Electricity Imbalance Amount = Electricity Imbalance Volume * Electricity Imbalance Price (SBP or SSP)

Generally, an ISO will generate market settlement invoices daily, based on the 48 settlement periods in a defined operating day. However, missing or estimated meter data may later be replaced by real reads, or market participants can dispute the charge. Either of these occurrences could cause the ISO to create altered or “trued-up” invoices based on the new information.



Hourly Prices From Demand SchedulesIndependent system operators implement day-ahead (DA) and real-time (RT) energy markets for trading energy. The day-ahead market is an energy market in which participants can buy and sell electric energy at a set price for each hour of the following day. This market is driven by planning through supply offers and demand bids establishing financially binding prices for the following day. A buyer, such as a utility, evaluates how much energy it needs to be able to supply in order to meet demand for the following day, as well as how much it is willing to pay for it. A seller, such as a power plant, decides how much energy to provide and at what hourly price. This information is then developed into a standard supply and demand balance from which each hourly price is derived. The standard market design (SMD) issued by the Federal Energy Regulatory Commission (FERC) places ISOs in a position of power to receive energy and price bids, then responsibly sort and select these with a given motive. An ISO’s motive can range from lowest cost to aiming for the lowest amount of changes to the original schedules.

Some ISOs have full network models that analyze the availability and cost of producing and delivering energy and integrate these costs into the hourly prices called locational marginal prices (LMPs). The main impact of the day-ahead market is the ability for buyers and sellers to evade price volatility through an enforced price.

Locational marginal price is the cost to serve the next unit of load at a specific location with the lowest production cost while still evaluating transmission limit costs.

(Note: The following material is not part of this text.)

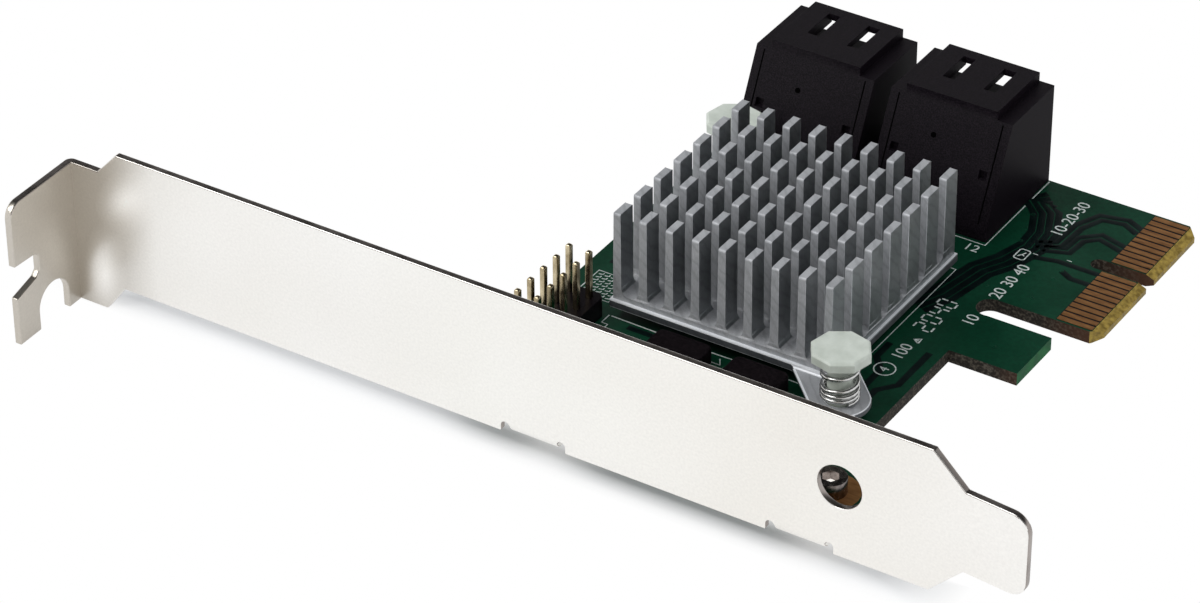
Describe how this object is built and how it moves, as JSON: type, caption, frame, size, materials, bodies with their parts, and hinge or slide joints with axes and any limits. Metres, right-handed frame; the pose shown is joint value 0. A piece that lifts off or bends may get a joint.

Locational Marginal Price = Generation Marginal Cost + Transmission Congestion Cost + Cost of Marginal Losses

On the other hand, market clearing price (MCP) is the cost to fulfill the energy demand without considering the transmission limitations. LMP reflects the MCP at each location.



Balancing the day-ahead market is the real-time market, in which participants can buy and sell energy throughout the operating day. Differences between the scheduled demand from the day-ahead market and the actual demand necessary on the day of trade are balanced through the demand and supply of the real-time market. Utilities can buy power that covers the gaps in demand not originally planned for in their day-ahead schedule. These deviations can be caused by plenty of reasons including deviations from load and generation schedules and network model inaccuracies.

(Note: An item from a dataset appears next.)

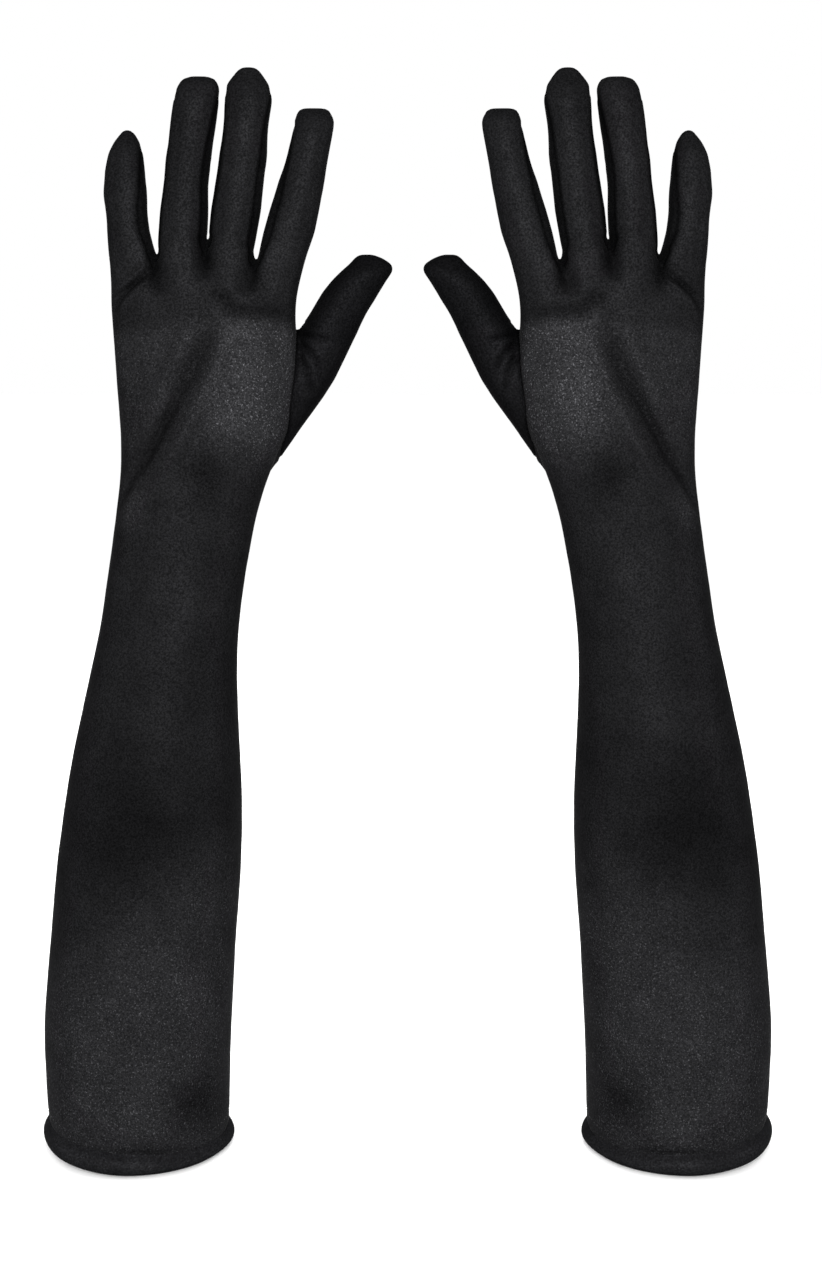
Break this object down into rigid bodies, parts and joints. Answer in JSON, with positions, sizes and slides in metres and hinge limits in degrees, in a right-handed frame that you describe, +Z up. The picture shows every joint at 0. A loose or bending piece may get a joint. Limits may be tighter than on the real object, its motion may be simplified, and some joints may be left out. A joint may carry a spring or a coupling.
{
  "type": "pair of opera gloves",
  "caption": "Pair of elbow-length stretch-satin gloves, shaped as worn with the fingers up, with set-in thumbs, fourchettes and turned-up hems.",
  "frame": {"origin": "midway between the two hems, in the plane of their lower edges", "axes": "+Z up towards the fingertips, +X from the left glove to the right glove, +Y out of the palms"},
  "size_m": [0.3256, 0.0836, 0.4688],
  "materials": {
    "trank_satin": "stretch satin, soft sheen",
    "thumb_satin": "stretch satin, soft sheen",
    "fourchette_satin": "stretch satin, soft sheen",
    "hem_satin": "stretch satin, soft sheen",
    "thread": "twisted polyester thread"
  },
  "bodies": {
    "left_forearm": {"left_hem": "hem_satin", "left_hem_thread": "thread", "left_sleeve": "trank_satin", "left_sleeve_seam_thread": "thread", "left_wrist": "trank_satin", "left_wrist_seam_thread": "thread"},
    "left_palm": {"left_hand": "trank_satin", "left_hand_seam_thread": "thread", "left_thumb_gore": "thumb_satin", "left_crotches": "fourchette_satin"},
    "left_thumb": {"left_thumb_base": "thumb_satin"},
    "left_thumb_end": {"left_thumb_tip": "thumb_satin"},
    "left_index": {"left_index_base": "trank_satin", "left_index_base_fourchette": "fourchette_satin"},
    "left_index_end": {"left_index_tip": "trank_satin", "left_index_tip_fourchette": "fourchette_satin"},
    "left_middle": {"left_middle_base": "trank_satin", "left_middle_base_fourchette": "fourchette_satin"},
    "left_middle_end": {"left_middle_tip": "trank_satin", "left_middle_tip_fourchette": "fourchette_satin"},
    "left_ring": {"left_ring_base": "trank_satin", "left_ring_base_fourchette": "fourchette_satin"},
    "left_ring_end": {"left_ring_tip": "trank_satin", "left_ring_tip_fourchette": "fourchette_satin"},
    "left_little": {"left_little_base": "trank_satin", "left_little_base_fourchette": "fourchette_satin"},
    "left_little_end": {"left_little_tip": "trank_satin", "left_little_tip_fourchette": "fourchette_satin"},
    "right_forearm": {"right_hem": "hem_satin", "right_hem_thread": "thread", "right_sleeve": "trank_satin", "right_sleeve_seam_thread": "thread", "right_wrist": "trank_satin", "right_wrist_seam_thread": "thread"},
    "right_palm": {"right_hand": "trank_satin", "right_hand_seam_thread": "thread", "right_thumb_gore": "thumb_satin", "right_crotches": "fourchette_satin"},
    "right_thumb": {"right_thumb_base": "thumb_satin"},
    "right_thumb_end": {"right_thumb_tip": "thumb_satin"},
    "right_index": {"right_index_base": "trank_satin", "right_index_base_fourchette": "fourchette_satin"},
    "right_index_end": {"right_index_tip": "trank_satin", "right_index_tip_fourchette": "fourchette_satin"},
    "right_middle": {"right_middle_base": "trank_satin", "right_middle_base_fourchette": "fourchette_satin"},
    "right_middle_end": {"right_middle_tip": "trank_satin", "right_middle_tip_fourchette": "fourchette_satin"},
    "right_ring": {"right_ring_base": "trank_satin", "right_ring_base_fourchette": "fourchette_satin"},
    "right_ring_end": {"right_ring_tip": "trank_satin", "right_ring_tip_fourchette": "fourchette_satin"},
    "right_little": {"right_little_base": "trank_satin", "right_little_base_fourchette": "fourchette_satin"},
    "right_little_end": {"right_little_tip": "trank_satin", "right_little_tip_fourchette": "fourchette_satin"}
  },
  "joints": [
    {"name": "left_wrist_bend", "type": "hinge", "parent": "left_forearm", "child": "left_palm", "pos_m": [-0.095, 0, 0.281], "axis": [-1, 0, 0], "range_deg": [-50, 60], "deforming": ["left_wrist", "left_wrist_seam_thread"]},
    {"name": "left_thumb_bend", "type": "hinge", "parent": "left_palm", "child": "left_thumb", "pos_m": [-0.0335, 0.0208, 0.36185], "axis": [-1, 0, 0], "range_deg": [0, 50]},
    {"name": "left_thumb_tip_bend", "type": "hinge", "parent": "left_thumb", "child": "left_thumb_end", "pos_m": [-0.0253, 0.0196, 0.37585], "axis": [-1, 0, 0], "range_deg": [0, 45]},
    {"name": "left_index_knuckle_bend", "type": "hinge", "parent": "left_palm", "child": "left_index", "pos_m": [-0.0533, 0.0096, 0.39085], "axis": [-1, 0, 0], "range_deg": [0, 80]},
    {"name": "left_index_middle_bend", "type": "hinge", "parent": "left_index", "child": "left_index_end", "pos_m": [-0.0452, 0.0098, 0.42085], "axis": [-1, 0, 0], "range_deg": [0, 80]},
    {"name": "left_middle_knuckle_bend", "type": "hinge", "parent": "left_palm", "child": "left_middle", "pos_m": [-0.0743, 0.0098, 0.39885], "axis": [-1, 0, 0], "range_deg": [0, 80]},
    {"name": "left_middle_middle_bend", "type": "hinge", "parent": "left_middle", "child": "left_middle_end", "pos_m": [-0.0693, 0.01, 0.43185], "axis": [-1, 0, 0], "range_deg": [0, 80]},
    {"name": "left_ring_knuckle_bend", "type": "hinge", "parent": "left_palm", "child": "left_ring", "pos_m": [-0.0949, 0.0096, 0.39885], "axis": [-1, 0, 0], "range_deg": [0, 80]},
    {"name": "left_ring_middle_bend", "type": "hinge", "parent": "left_ring", "child": "left_ring_end", "pos_m": [-0.0924, 0.0097, 0.42985], "axis": [-1, 0, 0], "range_deg": [0, 80]},
    {"name": "left_little_knuckle_bend", "type": "hinge", "parent": "left_palm", "child": "left_little", "pos_m": [-0.1164, 0.009, 0.39285], "axis": [-1, 0, 0], "range_deg": [0, 80]},
    {"name": "left_little_middle_bend", "type": "hinge", "parent": "left_little", "child": "left_little_end", "pos_m": [-0.119, 0.0088, 0.41685], "axis": [-1, 0, 0], "range_deg": [0, 80]},
    {"name": "right_wrist_bend", "type": "hinge", "parent": "right_forearm", "child": "right_palm", "pos_m": [0.095, 0, 0.281], "axis": [-1, 0, 0], "range_deg": [-50, 60], "deforming": ["right_wrist", "right_wrist_seam_thread"]},
    {"name": "right_thumb_bend", "type": "hinge", "parent": "right_palm", "child": "right_thumb", "pos_m": [0.0335, 0.0208, 0.36185], "axis": [-1, 0, 0], "range_deg": [0, 50]},
    {"name": "right_thumb_tip_bend", "type": "hinge", "parent": "right_thumb", "child": "right_thumb_end", "pos_m": [0.0253, 0.0196, 0.37585], "axis": [-1, 0, 0], "range_deg": [0, 45]},
    {"name": "right_index_knuckle_bend", "type": "hinge", "parent": "right_palm", "child": "right_index", "pos_m": [0.0533, 0.0096, 0.39085], "axis": [-1, 0, 0], "range_deg": [0, 80]},
    {"name": "right_index_middle_bend", "type": "hinge", "parent": "right_index", "child": "right_index_end", "pos_m": [0.0452, 0.0098, 0.42085], "axis": [-1, 0, 0], "range_deg": [0, 80]},
    {"name": "right_middle_knuckle_bend", "type": "hinge", "parent": "right_palm", "child": "right_middle", "pos_m": [0.0743, 0.0098, 0.39885], "axis": [-1, 0, 0], "range_deg": [0, 80]},
    {"name": "right_middle_middle_bend", "type": "hinge", "parent": "right_middle", "child": "right_middle_end", "pos_m": [0.0693, 0.01, 0.43185], "axis": [-1, 0, 0], "range_deg": [0, 80]},
    {"name": "right_ring_knuckle_bend", "type": "hinge", "parent": "right_palm", "child": "right_ring", "pos_m": [0.0949, 0.0096, 0.39885], "axis": [-1, 0, 0], "range_deg": [0, 80]},
    {"name": "right_ring_middle_bend", "type": "hinge", "parent": "right_ring", "child": "right_ring_end", "pos_m": [0.0924, 0.0097, 0.42985], "axis": [-1, 0, 0], "range_deg": [0, 80]},
    {"name": "right_little_knuckle_bend", "type": "hinge", "parent": "right_palm", "child": "right_little", "pos_m": [0.1164, 0.009, 0.39285], "axis": [-1, 0, 0], "range_deg": [0, 80]},
    {"name": "right_little_middle_bend", "type": "hinge", "parent": "right_little", "child": "right_little_end", "pos_m": [0.119, 0.0088, 0.41685], "axis": [-1, 0, 0], "range_deg": [0, 80]},
    {"name": "right_glove_apart", "type": "slide", "parent": "left_forearm", "child": "right_forearm", "axis": [1, 0, 0], "range_m": [0, 0.06]}
  ]
}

Discrepancies in consumption schedules are not always unintentional. If a buyer predicts the real-time market prices to be lower than day-ahead market prices, they may deliberately submit a schedule with underestimated loads. Conversely, if a buyer expects real-time prices to be higher than day-ahead market prices, they may submit an overestimated schedule and sell the excess energy back to the ISO at the real-time market prices. The ability to balance or shift demand necessities between the day-ahead and real-time markets provides a source of demand elasticity in the day-ahead market. This also causes price volatility because of the chance of having price increases in the real-time market while keeping day-ahead prices fairly average.

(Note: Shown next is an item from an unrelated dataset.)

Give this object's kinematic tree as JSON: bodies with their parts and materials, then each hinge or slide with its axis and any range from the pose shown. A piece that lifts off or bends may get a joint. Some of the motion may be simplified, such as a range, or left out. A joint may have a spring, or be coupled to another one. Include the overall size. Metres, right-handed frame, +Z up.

Deviations in generation schedules can happen for many reasons. Unexpected outages can easily cause the delivered energy to be less than what was expected. Also, energy generators have constraints including start-up time, shut-down time, minimum uptime, and minimum downtime. If a generator falls behind on any of these, they will depend on the real-time market to be able to make up the difference.



While the day-ahead and real-time markets are the most prominent through ISOs, these are not necessarily the only trading opportunities present, and some ISOs do not have both. The figure shown here compares four major northeastern ISOs. PJM and the New England ISO are the most common, with both real-time and day-ahead markets, and the New York ISO has both of these as well as an hour-ahead market.

Having and maintaining multiple markets can cause nuances for an ISO. For instance, the NYISO used their security-constrained unit commitment (SCUC) to predict the physically available flows as well as the MCPs. Their balancing market evaluation (BME) generated hour-ahead prices. They also have a security-constrained dispatch (SCD) to perform a least-cost analysis of the available units every five minutes. While the SCUC and the BME used the same algorithm and were in sync, the SCD has a different model which can result in significantly differing day-ahead and real-time prices, mostly during shortages. The inconsistencies in the BME and SCD also caused discrepancies in the treatment of reserves. The BME sets aside capability to entirely fulfill the energy demand for all reserves while the SCD can use reserves in real-time. In turn, real-time prices can be lower than what was originally forecasted by BME.

The California ISO (CAISO) also faced issues when implementing technology in order to balance and maintain their markets. They implemented the BEEP System, balancing energy and ex-post pricing, which dispatches non-automatic generation control units in ten-minute intervals. Prior to starting market operation in 1998, CAISO enforced a cap on energy bids of $125/MWh in the real-time market, which became known as the BEEP cap. The purpose of this cap was an interim solution to prevent predicted rises in the MCPs due to issues with the BEEP system. The cap was then raised to $250/MWh. Other issues with the BEEP system have occurred, which have made the cap stay in effect. The bid cap predictions are currently linked with the implementation of new systems.

Another issue frequently faced by ISOs is the lack of demand elasticity, referring to the ability for customers to respond to prices by adjusting their demand. This is the most important way for customers to be protected against market power. CAISO has recognized additional sources of demand elasticity as the bridge to increase competitiveness as well as eventually eliminate price caps.

While having multiple energy markets gives an ISO further trading options, responsibly maintaining and regulating these can be an extensive burden. Each ISO must constantly monitor their market in order to come up with the necessary rules and regulations that affect every energy market price.